Problem statement >> Give only the number of lines that hold the word "joints".

Material for this exercise >>
** begin **

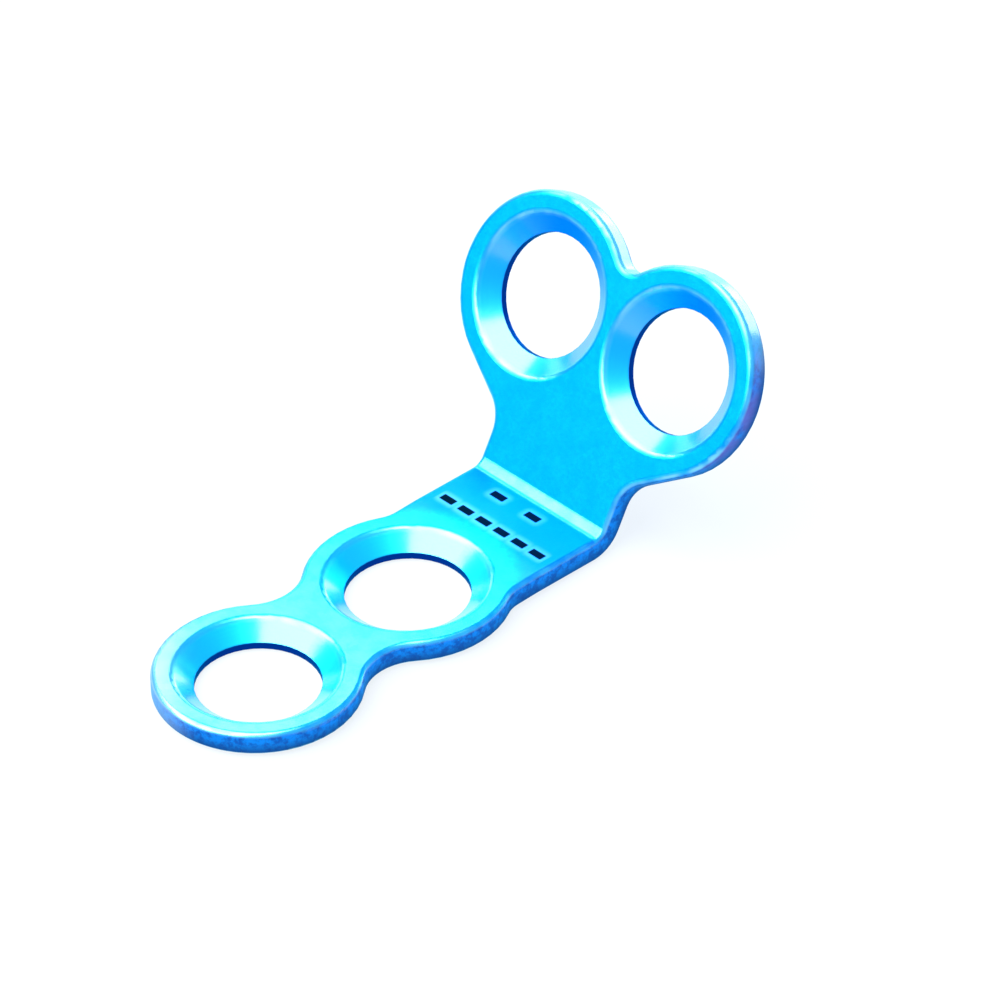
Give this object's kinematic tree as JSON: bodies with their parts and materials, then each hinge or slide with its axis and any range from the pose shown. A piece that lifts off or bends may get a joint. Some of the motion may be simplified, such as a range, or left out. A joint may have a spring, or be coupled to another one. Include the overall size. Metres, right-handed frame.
{
  "type": "bone plate",
  "caption": "Thin T-shaped bone plate bent at the neck, with countersunk screw holes in line along the stem and side by side in the head.",
  "frame": {"origin": "centre of the inner stem hole on the bone side of the stem", "axes": "+X along the stem towards the head, +Z out of the bone towards the screw heads, +Y to the left head hole"},
  "size_m": [0.0155, 0.0094, 0.0065],
  "materials": {
    "anodised_titanium": "fine blasted, anodised light blue, satin"
  },
  "bodies": {
    "root": {"bone_plate": "anodised_titanium"}
  },
  "joints": []
}
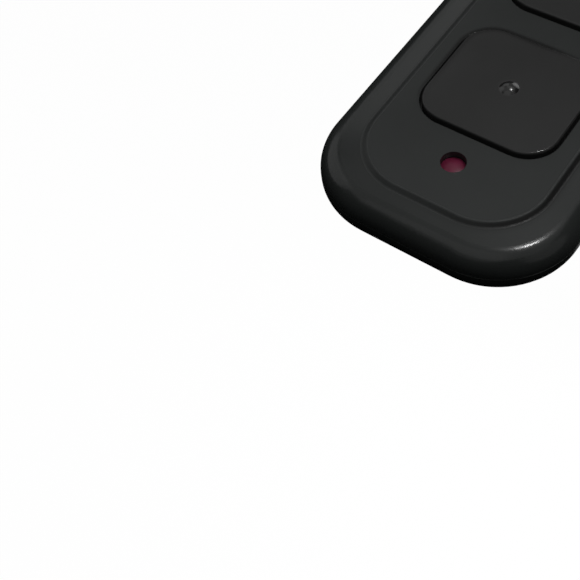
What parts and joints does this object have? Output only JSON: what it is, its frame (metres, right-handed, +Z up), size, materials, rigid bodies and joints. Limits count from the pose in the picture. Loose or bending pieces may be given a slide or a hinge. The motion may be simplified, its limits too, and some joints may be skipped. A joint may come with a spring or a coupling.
{
  "type": "remote transmitter",
  "caption": "Slim hand-held radio remote with raised square push buttons, a recessed red indicator and a coin-opened battery cap.",
  "frame": {"origin": "middle of the underside, at the middle of the overall length", "axes": "+Z up from the underside through the buttons, +Y towards the key-ring end, +X to the right of a user who holds the key-ring end away"},
  "size_m": [0.042, 0.085, 0.0094],
  "materials": {
    "casing_plastic": "charcoal, fine satin grain",
    "button_plastic": "charcoal, satin, glossy rounded edges",
    "red_lens": "crimson, clear through",
    "led_package": "white package with clear cap",
    "board_green": "solder mask",
    "copper": "bare copper",
    "chip_black": "moulded epoxy",
    "metal_can": "nickel-plated can",
    "resistor_black": "fired ceramic",
    "capacitor_tan": "fired ceramic",
    "switch_plastic": "moulded nylon",
    "switch_steel": "stainless sheet",
    "tinned_metal": "tinned",
    "cell_steel": "nickel-plated steel",
    "contact_steel": "nickel-plated spring steel",
    "cap_plastic": "charcoal, fine satin grain",
    "seal_rubber": "moulded rubber",
    "screw_steel": "dark zinc"
  },
  "bodies": {
    "casing": {"top_cover": "casing_plastic", "bottom_cover": "casing_plastic", "led_lens": "red_lens", "indicator_led": "led_package", "circuit_board": "board_green", "antenna_trace": "copper", "encoder_chip": "chip_black", "transmitter_chip": "chip_black", "saw_resonator": "metal_can", "crystal": "metal_can", "chip_resistors": "resistor_black", "chip_capacitors": "capacitor_tan", "front_switch_base": "switch_plastic", "rear_switch_base": "switch_plastic", "front_switch_dome": "switch_steel", "rear_switch_dome": "switch_steel", "front_switch_cover": "switch_steel", "rear_switch_cover": "switch_steel", "front_switch_terminals": "tinned_metal", "rear_switch_terminals": "tinned_metal", "coin_cell": "cell_steel", "positive_contact": "contact_steel", "negative_contact": "contact_steel", "case_screws": "screw_steel"},
    "front_button": {"front_button": "button_plastic", "front_switch_plunger": "switch_plastic"},
    "rear_button": {"rear_button": "button_plastic", "rear_switch_plunger": "switch_plastic"},
    "battery_cap": {"battery_cap": "cap_plastic", "cap_seal": "seal_rubber"}
  },
  "joints": [
    {"name": "front_button_press", "type": "slide", "parent": "casing", "child": "front_button", "axis": [0, 0, -1], "range_m": [0, 0.00025], "stiffness_N_per_m": 1500, "springref_m": -0.0003, "deforming": ["front_switch_dome"]},
    {"name": "rear_button_press", "type": "slide", "parent": "casing", "child": "rear_button", "axis": [0, 0, -1], "range_m": [0, 0.00025], "stiffness_N_per_m": 1500, "springref_m": -0.0003, "deforming": ["rear_switch_dome"]},
    {"name": "battery_cap_turn", "type": "hinge", "parent": "casing", "child": "battery_cap", "pos_m": [0, 0.004, 0.001], "axis": [0, 0, 1], "range_deg": [0, 35]}
  ]
}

** end **

Full response >> 3